++++ Dataset excerpts
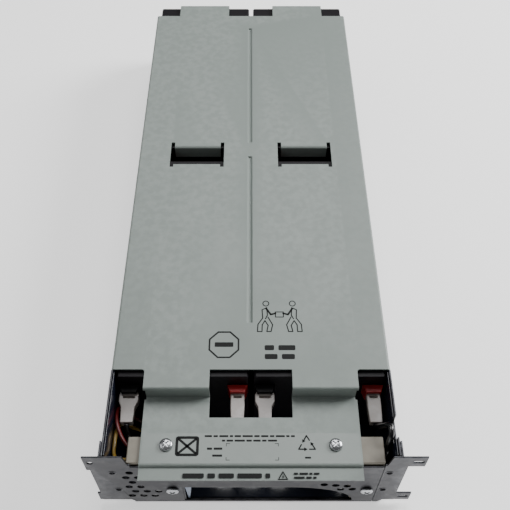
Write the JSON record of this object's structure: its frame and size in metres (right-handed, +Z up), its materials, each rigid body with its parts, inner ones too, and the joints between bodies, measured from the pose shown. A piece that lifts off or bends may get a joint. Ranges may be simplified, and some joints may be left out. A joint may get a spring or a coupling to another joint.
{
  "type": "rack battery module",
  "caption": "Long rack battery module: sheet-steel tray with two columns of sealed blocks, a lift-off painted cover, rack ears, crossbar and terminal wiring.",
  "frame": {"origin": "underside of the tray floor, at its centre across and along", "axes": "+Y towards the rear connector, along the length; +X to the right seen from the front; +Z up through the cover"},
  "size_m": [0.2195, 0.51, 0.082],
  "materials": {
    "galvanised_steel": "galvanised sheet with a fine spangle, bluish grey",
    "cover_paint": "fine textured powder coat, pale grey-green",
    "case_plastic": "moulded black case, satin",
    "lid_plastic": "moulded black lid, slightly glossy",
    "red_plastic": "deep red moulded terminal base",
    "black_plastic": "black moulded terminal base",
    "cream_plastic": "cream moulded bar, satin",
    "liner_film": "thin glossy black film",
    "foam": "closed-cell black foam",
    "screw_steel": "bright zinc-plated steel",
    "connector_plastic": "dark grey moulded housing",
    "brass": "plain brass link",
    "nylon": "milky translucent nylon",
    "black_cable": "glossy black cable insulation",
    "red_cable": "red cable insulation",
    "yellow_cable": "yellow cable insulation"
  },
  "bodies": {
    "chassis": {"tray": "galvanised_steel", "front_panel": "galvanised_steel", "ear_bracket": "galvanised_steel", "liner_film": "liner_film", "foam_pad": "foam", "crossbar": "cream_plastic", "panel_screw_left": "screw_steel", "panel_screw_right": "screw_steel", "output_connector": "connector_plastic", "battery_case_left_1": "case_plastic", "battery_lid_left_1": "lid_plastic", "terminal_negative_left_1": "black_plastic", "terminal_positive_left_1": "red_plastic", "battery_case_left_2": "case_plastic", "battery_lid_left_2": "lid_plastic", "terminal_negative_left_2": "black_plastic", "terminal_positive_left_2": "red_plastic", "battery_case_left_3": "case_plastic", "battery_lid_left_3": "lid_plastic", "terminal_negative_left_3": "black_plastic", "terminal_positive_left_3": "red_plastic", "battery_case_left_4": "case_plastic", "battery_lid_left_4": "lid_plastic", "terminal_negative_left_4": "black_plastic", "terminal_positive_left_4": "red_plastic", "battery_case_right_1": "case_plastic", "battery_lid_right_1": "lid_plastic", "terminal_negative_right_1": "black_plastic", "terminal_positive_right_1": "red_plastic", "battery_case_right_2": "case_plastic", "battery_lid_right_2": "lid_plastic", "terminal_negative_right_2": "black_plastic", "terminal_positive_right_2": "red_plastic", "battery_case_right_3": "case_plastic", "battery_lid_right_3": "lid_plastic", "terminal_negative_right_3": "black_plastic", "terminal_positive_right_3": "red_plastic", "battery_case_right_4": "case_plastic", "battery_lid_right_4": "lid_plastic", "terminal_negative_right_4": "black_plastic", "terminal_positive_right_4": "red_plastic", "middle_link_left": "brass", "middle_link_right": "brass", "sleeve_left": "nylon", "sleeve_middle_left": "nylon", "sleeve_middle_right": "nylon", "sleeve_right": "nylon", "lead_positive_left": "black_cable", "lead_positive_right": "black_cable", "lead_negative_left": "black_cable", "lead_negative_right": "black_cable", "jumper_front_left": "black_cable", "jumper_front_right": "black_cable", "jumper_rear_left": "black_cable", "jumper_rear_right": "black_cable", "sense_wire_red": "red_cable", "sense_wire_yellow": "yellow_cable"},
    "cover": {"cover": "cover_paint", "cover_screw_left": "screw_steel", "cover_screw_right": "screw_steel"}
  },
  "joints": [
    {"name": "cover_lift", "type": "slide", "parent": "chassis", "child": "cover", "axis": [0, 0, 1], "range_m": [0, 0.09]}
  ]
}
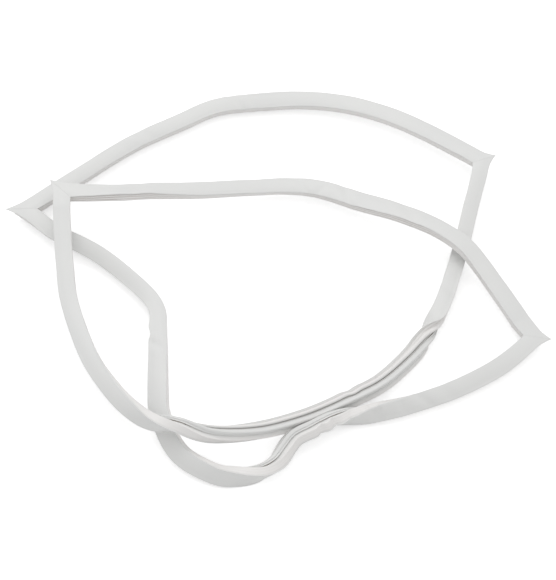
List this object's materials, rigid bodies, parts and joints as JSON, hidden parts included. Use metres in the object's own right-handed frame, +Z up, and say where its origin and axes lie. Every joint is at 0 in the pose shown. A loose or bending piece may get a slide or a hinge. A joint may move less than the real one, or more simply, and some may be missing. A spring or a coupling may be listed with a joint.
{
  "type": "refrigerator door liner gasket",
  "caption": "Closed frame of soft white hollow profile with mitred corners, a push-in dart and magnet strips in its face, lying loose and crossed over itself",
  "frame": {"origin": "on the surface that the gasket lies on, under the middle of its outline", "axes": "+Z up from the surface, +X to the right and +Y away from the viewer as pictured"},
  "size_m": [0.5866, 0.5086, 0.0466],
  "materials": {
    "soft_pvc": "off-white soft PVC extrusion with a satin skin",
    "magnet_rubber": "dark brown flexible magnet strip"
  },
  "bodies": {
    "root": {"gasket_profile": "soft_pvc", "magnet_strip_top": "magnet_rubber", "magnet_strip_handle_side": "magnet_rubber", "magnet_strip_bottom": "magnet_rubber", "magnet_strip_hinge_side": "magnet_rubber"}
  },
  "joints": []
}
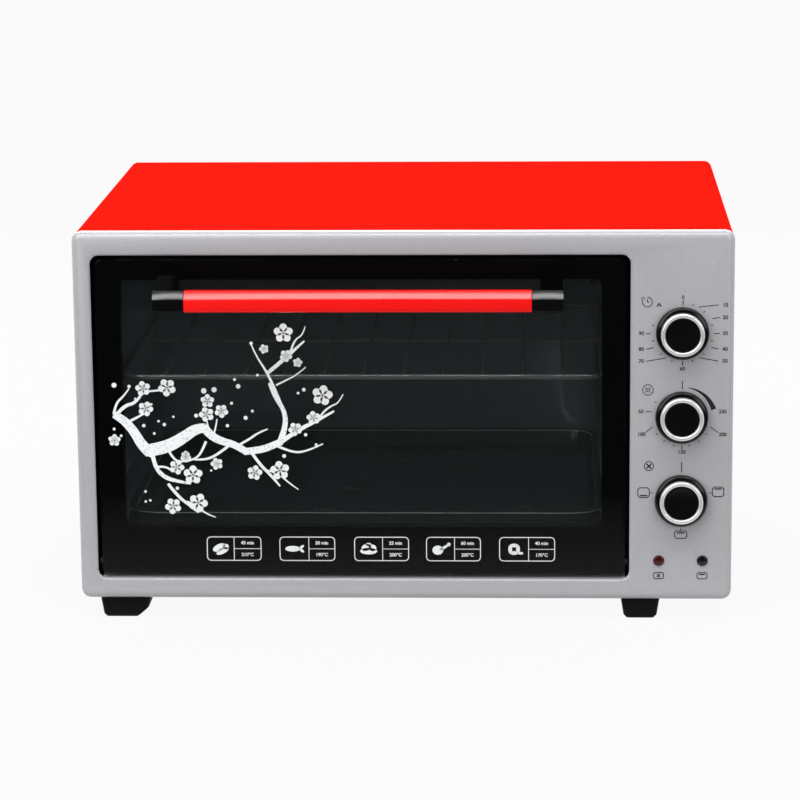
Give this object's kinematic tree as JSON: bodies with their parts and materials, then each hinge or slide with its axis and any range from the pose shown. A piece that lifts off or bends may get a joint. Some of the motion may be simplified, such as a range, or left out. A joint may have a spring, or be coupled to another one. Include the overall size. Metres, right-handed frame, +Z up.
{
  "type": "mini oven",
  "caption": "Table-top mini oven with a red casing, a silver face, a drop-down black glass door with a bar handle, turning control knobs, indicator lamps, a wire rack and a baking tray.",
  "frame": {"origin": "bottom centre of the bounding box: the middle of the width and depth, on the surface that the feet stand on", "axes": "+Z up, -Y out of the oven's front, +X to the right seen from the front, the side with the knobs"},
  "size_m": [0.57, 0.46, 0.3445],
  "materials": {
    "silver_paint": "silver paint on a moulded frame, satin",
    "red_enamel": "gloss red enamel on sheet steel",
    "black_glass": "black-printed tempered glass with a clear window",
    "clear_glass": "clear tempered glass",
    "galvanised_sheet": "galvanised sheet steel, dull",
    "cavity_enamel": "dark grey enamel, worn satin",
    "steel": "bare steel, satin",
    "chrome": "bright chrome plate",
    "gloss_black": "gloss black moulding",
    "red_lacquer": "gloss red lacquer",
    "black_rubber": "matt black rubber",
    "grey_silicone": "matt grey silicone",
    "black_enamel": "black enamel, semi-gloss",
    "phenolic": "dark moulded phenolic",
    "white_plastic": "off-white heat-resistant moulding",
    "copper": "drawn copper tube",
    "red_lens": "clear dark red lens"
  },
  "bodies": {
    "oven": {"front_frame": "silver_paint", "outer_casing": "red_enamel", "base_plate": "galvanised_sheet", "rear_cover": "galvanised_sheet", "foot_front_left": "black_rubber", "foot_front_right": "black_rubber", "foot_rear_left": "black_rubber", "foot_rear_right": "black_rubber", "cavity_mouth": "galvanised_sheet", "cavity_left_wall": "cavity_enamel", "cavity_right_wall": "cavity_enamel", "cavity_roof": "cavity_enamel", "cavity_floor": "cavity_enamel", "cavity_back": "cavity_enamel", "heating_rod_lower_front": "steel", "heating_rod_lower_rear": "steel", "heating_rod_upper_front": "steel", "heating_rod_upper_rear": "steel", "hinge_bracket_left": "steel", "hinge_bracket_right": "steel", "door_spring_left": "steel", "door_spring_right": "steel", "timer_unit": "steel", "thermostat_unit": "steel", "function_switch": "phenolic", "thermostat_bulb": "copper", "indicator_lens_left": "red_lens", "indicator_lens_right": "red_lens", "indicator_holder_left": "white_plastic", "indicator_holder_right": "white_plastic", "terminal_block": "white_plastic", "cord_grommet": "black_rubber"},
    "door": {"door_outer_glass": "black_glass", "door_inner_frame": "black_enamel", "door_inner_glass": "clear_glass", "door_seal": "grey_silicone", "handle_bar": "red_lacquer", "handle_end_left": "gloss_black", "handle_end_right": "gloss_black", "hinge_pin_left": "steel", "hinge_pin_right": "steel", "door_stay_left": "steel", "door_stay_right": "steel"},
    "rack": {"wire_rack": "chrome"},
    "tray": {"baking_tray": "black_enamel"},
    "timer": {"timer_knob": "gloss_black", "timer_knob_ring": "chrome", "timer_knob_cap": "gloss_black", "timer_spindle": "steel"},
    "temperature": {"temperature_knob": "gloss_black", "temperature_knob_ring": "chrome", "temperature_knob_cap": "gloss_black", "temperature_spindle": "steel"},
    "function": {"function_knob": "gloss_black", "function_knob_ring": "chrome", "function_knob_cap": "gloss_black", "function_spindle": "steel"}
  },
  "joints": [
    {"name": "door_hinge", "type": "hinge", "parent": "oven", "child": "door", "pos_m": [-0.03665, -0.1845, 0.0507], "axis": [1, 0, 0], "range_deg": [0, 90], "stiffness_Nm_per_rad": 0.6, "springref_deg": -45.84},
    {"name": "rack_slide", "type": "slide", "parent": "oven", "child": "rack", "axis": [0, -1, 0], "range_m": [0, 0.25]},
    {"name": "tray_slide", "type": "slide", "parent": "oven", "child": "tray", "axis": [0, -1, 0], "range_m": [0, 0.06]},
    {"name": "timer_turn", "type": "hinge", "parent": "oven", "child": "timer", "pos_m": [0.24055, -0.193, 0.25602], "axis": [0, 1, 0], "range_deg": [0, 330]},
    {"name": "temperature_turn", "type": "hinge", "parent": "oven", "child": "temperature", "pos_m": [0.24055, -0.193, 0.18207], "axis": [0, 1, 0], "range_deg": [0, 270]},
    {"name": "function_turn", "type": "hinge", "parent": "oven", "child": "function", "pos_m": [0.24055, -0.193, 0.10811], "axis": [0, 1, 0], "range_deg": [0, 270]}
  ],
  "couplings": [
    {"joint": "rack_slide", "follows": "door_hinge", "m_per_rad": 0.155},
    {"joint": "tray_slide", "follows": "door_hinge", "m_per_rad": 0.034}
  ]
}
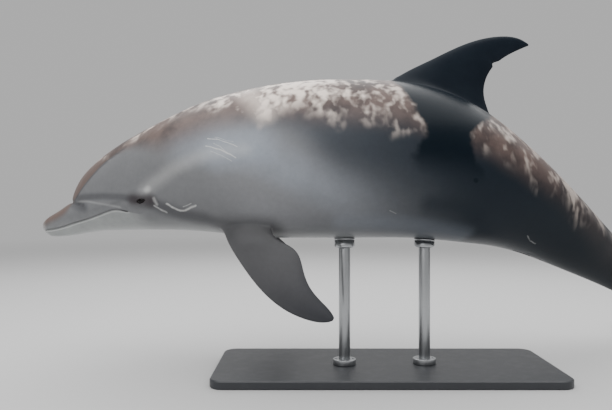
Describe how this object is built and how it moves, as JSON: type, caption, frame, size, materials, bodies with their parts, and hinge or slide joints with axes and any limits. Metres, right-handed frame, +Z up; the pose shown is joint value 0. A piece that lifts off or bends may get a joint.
++++++++
» **Exercise prompt**
Select and copy every line of the listing with the word "loose".

» **Solved problem**
List this object's materials, rigid bodies, parts and joints as JSON, hidden parts included. Use metres in the object's own right-handed frame, +Z up, and say where its origin and axes lie. Every joint is at 0 in the pose shown. A loose or bending piece may get a slide or a hinge. A joint may move less than the real one, or more simply, and some may be missing. A spring or a coupling may be listed with a joint.
  "caption": "Closed frame of soft white hollow profile with mitred corners, a push-in dart and magnet strips in its face, lying loose and crossed over itself",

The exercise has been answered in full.